Domestic car production has basically halved in the last six
years, to now be under 200,000 cars per year.
This slump has had a major impact in the outlook of not only the auto manufacturers
themselves, but also the significant Australian automotive component industry. It is this component industry that stands to
lose the most if the number of vehicles produced falls below the viable
critical mass. Already, the Commodore
sports a number of imported components and this is only going to keep
increasing with each new model, the same goes with new Fords and Toyotas.
It goes against all sound economic theory to have either any
tariff or any subsidy for industries in which an economy is not globally
competitive. The problem is, the car
industry in Australia does not stand alone; it supports the component industry
which serves them but also does a
fair bit of the rest of manufacturing in Australia.
Car manufacturing processes utilise a lot of power transmission
equipment, both in consumables and new projects. If one of the three manufacturers were to
pull up stumps and become a sole-importer a
la Mitsubishi and Nissan, there will be a significant reduction in PT
requirements right across the manufacturing base.

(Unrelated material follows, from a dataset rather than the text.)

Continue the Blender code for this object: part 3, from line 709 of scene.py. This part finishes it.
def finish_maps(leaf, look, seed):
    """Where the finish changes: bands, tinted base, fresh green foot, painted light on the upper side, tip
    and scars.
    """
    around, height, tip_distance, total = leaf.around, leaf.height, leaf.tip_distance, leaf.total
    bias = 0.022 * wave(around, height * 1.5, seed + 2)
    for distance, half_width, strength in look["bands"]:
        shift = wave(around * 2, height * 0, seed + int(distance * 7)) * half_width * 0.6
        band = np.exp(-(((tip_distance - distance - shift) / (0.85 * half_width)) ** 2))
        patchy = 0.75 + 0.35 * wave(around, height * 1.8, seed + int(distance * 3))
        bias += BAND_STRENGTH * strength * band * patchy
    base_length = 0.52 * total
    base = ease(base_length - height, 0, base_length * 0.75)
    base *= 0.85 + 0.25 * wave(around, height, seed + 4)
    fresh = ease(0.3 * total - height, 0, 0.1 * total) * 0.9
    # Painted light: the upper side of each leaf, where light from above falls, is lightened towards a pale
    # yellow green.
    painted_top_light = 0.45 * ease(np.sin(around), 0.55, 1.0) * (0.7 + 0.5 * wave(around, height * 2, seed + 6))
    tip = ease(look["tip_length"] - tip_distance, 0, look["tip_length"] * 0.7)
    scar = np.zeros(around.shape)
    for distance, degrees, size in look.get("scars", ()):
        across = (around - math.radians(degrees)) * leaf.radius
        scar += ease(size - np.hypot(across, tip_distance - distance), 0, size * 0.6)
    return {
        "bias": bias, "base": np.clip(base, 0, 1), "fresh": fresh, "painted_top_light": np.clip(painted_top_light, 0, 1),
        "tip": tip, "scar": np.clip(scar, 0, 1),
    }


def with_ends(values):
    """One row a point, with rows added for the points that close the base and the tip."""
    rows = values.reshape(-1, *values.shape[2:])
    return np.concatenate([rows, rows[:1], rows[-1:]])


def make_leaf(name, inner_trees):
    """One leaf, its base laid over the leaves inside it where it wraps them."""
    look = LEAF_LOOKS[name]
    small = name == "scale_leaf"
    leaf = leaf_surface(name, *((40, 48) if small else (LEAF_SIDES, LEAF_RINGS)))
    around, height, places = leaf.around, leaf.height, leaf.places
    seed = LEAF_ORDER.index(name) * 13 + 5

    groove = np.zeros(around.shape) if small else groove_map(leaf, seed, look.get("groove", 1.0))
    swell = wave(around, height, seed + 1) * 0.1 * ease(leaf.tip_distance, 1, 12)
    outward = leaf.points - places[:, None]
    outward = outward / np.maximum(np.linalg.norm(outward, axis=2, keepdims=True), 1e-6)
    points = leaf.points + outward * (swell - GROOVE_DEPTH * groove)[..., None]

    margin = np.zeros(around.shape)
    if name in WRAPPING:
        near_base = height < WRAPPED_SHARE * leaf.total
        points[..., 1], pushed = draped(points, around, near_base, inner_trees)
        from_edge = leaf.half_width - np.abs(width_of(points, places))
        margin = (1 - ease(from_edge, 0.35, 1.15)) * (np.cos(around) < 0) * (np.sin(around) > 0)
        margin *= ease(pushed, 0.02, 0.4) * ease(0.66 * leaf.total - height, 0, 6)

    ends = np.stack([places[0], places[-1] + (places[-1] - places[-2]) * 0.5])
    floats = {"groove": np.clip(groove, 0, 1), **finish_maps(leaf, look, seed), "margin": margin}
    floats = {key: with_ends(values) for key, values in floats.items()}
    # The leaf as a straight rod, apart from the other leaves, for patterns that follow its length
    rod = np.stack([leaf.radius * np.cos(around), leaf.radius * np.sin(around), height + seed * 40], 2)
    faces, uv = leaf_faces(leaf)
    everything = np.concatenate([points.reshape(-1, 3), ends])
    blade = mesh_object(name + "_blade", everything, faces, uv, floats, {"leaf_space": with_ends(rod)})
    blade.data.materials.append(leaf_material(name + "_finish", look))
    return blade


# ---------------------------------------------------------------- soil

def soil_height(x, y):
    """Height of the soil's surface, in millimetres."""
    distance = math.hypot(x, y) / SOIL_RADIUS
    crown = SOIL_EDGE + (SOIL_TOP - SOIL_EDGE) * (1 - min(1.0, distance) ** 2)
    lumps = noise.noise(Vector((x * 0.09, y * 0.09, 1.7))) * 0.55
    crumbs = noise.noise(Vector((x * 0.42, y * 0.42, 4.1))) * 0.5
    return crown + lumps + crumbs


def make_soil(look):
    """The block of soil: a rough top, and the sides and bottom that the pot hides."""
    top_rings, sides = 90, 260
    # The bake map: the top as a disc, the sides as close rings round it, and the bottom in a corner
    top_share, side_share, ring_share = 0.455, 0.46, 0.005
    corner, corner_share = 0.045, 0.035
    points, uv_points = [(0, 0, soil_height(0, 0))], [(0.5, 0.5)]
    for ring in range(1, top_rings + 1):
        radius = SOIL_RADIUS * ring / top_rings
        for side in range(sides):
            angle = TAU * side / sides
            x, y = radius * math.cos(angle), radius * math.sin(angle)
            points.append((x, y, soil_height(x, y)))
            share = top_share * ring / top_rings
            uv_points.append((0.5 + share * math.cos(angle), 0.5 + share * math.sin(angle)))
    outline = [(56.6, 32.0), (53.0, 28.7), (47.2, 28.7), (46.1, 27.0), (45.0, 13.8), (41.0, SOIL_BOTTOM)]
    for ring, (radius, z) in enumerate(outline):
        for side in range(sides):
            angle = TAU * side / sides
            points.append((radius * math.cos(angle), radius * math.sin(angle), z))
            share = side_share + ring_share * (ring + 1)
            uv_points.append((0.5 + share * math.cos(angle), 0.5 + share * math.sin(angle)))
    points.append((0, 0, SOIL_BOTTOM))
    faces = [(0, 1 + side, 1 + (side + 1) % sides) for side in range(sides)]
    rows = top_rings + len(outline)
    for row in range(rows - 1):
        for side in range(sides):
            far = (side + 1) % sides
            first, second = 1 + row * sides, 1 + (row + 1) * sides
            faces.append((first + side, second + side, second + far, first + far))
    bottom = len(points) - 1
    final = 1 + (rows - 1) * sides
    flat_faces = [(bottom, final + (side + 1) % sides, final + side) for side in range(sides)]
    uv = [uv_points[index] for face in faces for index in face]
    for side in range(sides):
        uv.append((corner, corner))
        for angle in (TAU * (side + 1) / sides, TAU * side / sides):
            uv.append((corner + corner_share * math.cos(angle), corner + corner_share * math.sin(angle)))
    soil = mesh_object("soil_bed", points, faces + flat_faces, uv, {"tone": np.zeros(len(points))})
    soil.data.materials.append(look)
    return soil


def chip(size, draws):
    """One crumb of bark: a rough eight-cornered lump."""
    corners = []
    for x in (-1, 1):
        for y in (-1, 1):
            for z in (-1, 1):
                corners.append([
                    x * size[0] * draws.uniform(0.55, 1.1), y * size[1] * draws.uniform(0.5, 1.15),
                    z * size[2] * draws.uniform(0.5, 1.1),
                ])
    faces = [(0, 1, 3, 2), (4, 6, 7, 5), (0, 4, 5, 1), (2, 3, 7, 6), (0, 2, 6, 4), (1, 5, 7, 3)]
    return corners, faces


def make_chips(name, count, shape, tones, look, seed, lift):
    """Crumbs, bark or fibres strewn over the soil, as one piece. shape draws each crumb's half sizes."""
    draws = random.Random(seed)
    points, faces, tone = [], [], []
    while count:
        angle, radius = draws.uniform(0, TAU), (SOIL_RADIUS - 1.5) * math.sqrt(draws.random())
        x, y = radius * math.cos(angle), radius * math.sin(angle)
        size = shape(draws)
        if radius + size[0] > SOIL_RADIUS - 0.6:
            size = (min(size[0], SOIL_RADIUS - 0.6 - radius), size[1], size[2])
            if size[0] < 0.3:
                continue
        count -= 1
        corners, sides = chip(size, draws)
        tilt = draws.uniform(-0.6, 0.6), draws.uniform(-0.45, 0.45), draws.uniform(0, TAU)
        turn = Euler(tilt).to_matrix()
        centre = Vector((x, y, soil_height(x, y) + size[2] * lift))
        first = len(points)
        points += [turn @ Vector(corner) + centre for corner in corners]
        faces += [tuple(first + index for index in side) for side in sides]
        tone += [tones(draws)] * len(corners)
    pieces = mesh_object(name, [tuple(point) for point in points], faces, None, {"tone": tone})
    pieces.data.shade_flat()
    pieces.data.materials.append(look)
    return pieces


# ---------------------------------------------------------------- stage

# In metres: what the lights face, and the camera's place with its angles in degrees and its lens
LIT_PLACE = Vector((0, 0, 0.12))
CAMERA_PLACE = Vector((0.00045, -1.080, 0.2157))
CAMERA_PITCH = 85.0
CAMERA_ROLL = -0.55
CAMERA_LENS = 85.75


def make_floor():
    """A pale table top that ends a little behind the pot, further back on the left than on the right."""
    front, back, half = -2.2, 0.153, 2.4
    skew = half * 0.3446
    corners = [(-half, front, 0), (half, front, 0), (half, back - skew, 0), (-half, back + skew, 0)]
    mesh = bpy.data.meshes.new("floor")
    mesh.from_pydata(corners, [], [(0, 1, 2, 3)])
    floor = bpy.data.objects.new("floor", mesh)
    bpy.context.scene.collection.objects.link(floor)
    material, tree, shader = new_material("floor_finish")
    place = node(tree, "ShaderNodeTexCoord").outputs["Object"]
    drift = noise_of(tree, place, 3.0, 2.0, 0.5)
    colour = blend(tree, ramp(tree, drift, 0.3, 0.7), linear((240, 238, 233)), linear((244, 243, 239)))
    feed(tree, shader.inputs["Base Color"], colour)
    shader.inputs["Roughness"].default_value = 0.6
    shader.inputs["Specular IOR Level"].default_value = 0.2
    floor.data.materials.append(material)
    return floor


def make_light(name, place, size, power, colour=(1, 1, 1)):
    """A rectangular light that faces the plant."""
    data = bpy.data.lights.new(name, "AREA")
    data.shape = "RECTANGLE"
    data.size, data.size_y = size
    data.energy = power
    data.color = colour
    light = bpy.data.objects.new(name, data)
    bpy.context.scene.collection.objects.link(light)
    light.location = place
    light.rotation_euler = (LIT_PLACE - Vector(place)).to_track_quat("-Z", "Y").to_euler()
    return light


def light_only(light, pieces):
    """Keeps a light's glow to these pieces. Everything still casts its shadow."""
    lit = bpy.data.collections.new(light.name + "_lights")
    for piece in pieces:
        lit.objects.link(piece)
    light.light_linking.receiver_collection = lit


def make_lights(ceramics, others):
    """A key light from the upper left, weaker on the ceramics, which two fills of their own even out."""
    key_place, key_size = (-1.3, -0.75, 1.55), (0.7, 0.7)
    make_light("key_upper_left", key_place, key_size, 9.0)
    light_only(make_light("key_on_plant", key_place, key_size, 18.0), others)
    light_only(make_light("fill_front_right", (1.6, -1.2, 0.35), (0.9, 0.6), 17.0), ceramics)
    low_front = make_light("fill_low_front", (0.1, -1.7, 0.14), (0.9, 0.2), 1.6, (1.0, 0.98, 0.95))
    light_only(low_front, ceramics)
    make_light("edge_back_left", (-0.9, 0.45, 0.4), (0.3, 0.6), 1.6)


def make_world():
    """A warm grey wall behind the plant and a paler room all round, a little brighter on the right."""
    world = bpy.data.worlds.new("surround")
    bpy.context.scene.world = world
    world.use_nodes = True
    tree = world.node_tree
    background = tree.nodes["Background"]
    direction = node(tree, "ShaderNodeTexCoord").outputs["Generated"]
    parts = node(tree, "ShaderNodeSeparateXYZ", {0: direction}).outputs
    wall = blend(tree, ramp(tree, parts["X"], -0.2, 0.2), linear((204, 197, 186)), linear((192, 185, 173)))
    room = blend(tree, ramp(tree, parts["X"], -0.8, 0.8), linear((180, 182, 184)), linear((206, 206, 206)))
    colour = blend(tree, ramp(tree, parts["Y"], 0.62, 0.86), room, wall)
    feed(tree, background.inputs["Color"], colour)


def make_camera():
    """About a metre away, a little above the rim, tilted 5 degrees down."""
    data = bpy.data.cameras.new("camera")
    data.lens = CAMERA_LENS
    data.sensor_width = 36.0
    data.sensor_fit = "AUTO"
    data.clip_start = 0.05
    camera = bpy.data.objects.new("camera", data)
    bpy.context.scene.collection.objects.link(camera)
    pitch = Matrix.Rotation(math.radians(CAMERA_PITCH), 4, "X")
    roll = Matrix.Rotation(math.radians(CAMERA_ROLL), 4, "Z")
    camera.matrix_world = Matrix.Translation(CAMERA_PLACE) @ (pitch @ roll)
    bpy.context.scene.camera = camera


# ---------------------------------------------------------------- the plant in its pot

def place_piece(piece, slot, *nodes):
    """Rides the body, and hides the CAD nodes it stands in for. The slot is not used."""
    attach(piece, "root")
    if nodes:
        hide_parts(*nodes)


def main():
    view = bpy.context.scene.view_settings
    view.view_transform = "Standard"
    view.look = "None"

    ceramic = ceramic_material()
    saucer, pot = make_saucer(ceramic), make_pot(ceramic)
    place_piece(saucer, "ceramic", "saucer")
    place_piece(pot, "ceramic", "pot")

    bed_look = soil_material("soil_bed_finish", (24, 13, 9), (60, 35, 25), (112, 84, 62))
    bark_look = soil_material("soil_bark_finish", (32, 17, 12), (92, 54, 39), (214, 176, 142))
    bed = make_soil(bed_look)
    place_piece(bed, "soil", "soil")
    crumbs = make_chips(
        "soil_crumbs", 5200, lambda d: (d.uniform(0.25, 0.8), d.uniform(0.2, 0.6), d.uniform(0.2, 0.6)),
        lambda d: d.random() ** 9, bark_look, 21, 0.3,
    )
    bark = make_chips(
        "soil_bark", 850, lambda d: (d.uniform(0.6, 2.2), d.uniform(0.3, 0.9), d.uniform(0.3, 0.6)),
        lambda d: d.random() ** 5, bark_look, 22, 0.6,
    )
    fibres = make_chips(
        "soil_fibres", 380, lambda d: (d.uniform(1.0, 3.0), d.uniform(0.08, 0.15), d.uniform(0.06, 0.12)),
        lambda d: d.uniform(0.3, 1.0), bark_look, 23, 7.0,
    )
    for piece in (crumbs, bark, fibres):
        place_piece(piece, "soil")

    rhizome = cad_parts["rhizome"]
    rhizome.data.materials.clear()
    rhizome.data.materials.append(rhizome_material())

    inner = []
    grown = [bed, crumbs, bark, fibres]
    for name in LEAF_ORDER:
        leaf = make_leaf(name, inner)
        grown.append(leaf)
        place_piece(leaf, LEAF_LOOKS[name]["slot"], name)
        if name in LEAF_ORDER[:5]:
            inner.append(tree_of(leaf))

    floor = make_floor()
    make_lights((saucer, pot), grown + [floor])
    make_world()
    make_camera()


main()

There is no denying that costs in Australia are high, across
the board. Car manufacturers have
implemented automation processes where possible to reduce the labour content of
each product in an attempt to limit variable costs, but there is only so much
that can be done. Design, engineering,
production: three very important, high level skill sets that we are told
repeatedly are important to Australia’s manufacturing future.